Read the latest issue of the magazine dedicated to corrosion prediction, prevention, protection and mitigation – Special edition on the marine sector!
Can the sea be considered infrastructure?
While offshore platforms and cargo and merchant ships have long been a part of many coastal countries’ seascapes, offshore wind farms are a more recent addition, as young as wind technology itself. Yet, the sum of these three industries colonising the sea highlights how much it has been, and still is, a fundamental infrastructure for development. From a backdrop, the sea has become a multifunctional operating field.
At the same time, the marine environment presents numerous challenges for structures operating within it.
Marine exposure is extremely aggressive: salt spray and UV rays in splash zone areas can cause corrosion thicknesses of up to 500 µm/year, compared with 25-50 µm in C3 onshore environments. There are several critical areas to consider, including the atmospheric zone, which is subject to saline microclimates and intense UV rays; the splash/tidal zone, which is subject to wet/dry cycles and abrasion; and the submerged zone.
In offshore environments, corrosion protection begins with design: the shape of structures, the accessibility of components, and the treatment of welds directly affect the durability of coatings. Details that may seem minor, such as rounded edges, well-finished joints, or access routes, are essential to ensure uniform coverage and prevent the accumulation of water or salt.
Engineering choices regarding materials are also crucial, from duplex or super duplex stainless steels to enhance pitting and stress corrosion resistance to reinforced polymers or FRP in specific components, such as wind turbine blades.
Finally, corrosion prevention depends on a comprehensive plan, which usually includes visual inspections and NDT (ultrasound, eddy current) via ROVs or drones to detect early corrosion; electrochemical monitoring and SHM sensors to check potentials, thicknesses, micro cracks, and microbial activity; and predictive analyses using AI to optimise maintenance times and costs based on environmental and structural data.
The aim is to combine preventive engineering, advanced and multi-layer coatings, adequate cathodic protection, and continuous monitoring, adopting a life-cycle approach based on the idea that preserving structural integrity reduces downtime and costs while protecting the ecosystem balance and promoting sustainability.
The fight against corrosion in the marine industry cannot, therefore, be reduced to a single system or technology. A combined strategy is needed, from design to predictive maintenance.
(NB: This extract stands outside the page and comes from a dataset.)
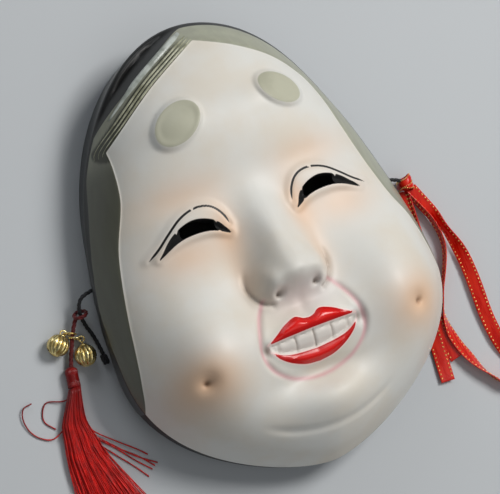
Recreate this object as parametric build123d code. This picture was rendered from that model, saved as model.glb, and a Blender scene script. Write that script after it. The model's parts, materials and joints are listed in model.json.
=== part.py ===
from build123d import *
import os
from math import cos, exp, hypot, pi, radians, sin, tan

# A smiling woman's mask, lying on its flat back rim.
# +X is the viewer's right, +Y is the top of the head, +Z is out of the face.
# The origin is the middle of the mask's footprint on the rim's plane.

# Driving dimensions, in millimetres
HALF_WIDTH = 75.5       # cheek to the middle line, at the widest level
TOP_HALF = 134.0        # cheek line to the top of the head
BOTTOM_HALF = 66.0      # cheek line to the chin
CHEEK_Y = -34.0         # height of the widest line
WALL = 5.0              # thickness of the carved shell
WIDE_LEVEL = 12.0       # height of the widest outline above the rim
TUCK = 6.5              # how far the rim lies inside the widest outline, beside the cheeks
TUCK_Y = -25.0
TUCK_REACH = 50.0       # the tuck fades to nothing at the top of the head and at the chin
CROWN = 47.0            # height of the plain dome above the rim
FOREHEAD_RISE = 14.0
CHEEK_RISE = 14.0
NOSE_RISE = 20.0
EYE_INNER = 20.6        # the eyes are cut through between these distances from the middle line
EYE_OUTER = 36.9
CORD_HOLE_Y = 6.4
CORD_HOLE_Z = 11.0
CORD_HOLE_R = 2.0
BLACK_CORD = 1.8        # diameter
RED_CORD = 2.0          # diameter
RIBBON_WIDTH = 7.0
RIBBON_THICK = 0.7

# Bells that hang from rings round the red cord
BELL_R = 4.8
BELL_WALL = 0.5
SLOT_WIDTH = 0.9
SLOT_REACH = 2.6
PELLET_R = 1.6
PELLET_GAP = 0.2
HANG_HEIGHT = 3.6       # height of the red cord above the table
HANG_LOOP_R = 2.7
RING_R = 2.7
RING_WIRE = 0.4
RING_SHIFT = 1.2        # from the red cord's middle to the ring's middle
LOOP_R = 1.25
LOOP_WIRE = 0.35
STEM_SHIFT = 0.06       # the loop's stem starts this far outside the middle of its wire
LOOP_SHIFT = 4.05       # from the red cord's middle to the middle of a bell's loop
BELLS = {               # distance down the cord, side, lean in degrees, loop to middle
    "bell_a": (7.2, -1, 20.2, 5.95),
    "bell_b": (9.0, 1, 16.1, 7.4),
}

# Routes of the soft pieces
CORD_START = (-81.9, -1.6)
CORD_WAY = (-0.420, -0.9075)
LEFT_CORD_ROUTE = [
    (-64.3, 6.4, 11.0),
    (-75.2, 6.4, 11.0),
    (-79.6, 2.2, 8.6),
    (-78.8, -5.4, 3.8),
    (-75.6, -13.0, 1.2),
    (-75.0, -21.0, 1.2),
]
HANGING_CORD_ROUTE = [
    (-81.3, -2.0, 5.6),
    (-84.2, -6.6, 3.8),
    (-87.0, -12.6, 3.6),
    (-89.8, -18.7, 3.4),
    (-91.9, -25.4, 3.3),
    (-92.6, -32.4, 3.2),
]
RIGHT_CORD_ROUTE = [
    (64.3, 6.4, 11.0),
    (75.6, 6.4, 11.0),
    (80.0, 3.2, 9.0),
]
RIBBON_KNOT = (81.8, 1.6, 7.0)
RIBBON_LOOP_ROUTE = [
    (84.0, -1.0),
    (88.4, -11.5),
    (93.2, -23.0),
    (96.6, -36.5),
    (97.0, -51.5),
    (96.2, -67.0),
    (97.8, -82.0),
    (101.4, -92.5),
    (98.6, -99.4),
    (92.8, -99.6),
    (87.6, -92.6),
    (82.6, -84.2),
    (77.8, -73.0),
    (76.6, -61.5),
    (80.2, -50.0),
    (86.2, -40.0),
    (90.6, -29.5),
    (89.4, -18.5),
    (86.0, -9.5),
    (82.3, -1.2),
]
RIBBON_TAIL_LONG_ROUTE = [
    (79.4, -1.0),
    (78.2, -15.5),
    (77.4, -29.5),
    (74.8, -43.5),
    (71.0, -57.0),
    (69.2, -72.0),
    (68.0, -88.0),
]
RIBBON_TAIL_SHORT_ROUTE = [
    (80.9, -1.2),
    (80.4, -15.0),
    (79.8, -29.0),
    (77.4, -42.5),
    (73.8, -55.0),
    (72.4, -67.5),
    (75.8, -79.8),
]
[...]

This Corrosion Protection issue includes a focus on the marine sector, one of the sectors where companies that produce corrosion protection systems concentrate most of their R&D activities, with research aimed at achieving maximum anti-corrosion performance for components. The training of offshore facility operators is equally crucial, to the extent that a course on corrosion has been recently launched for seafarers.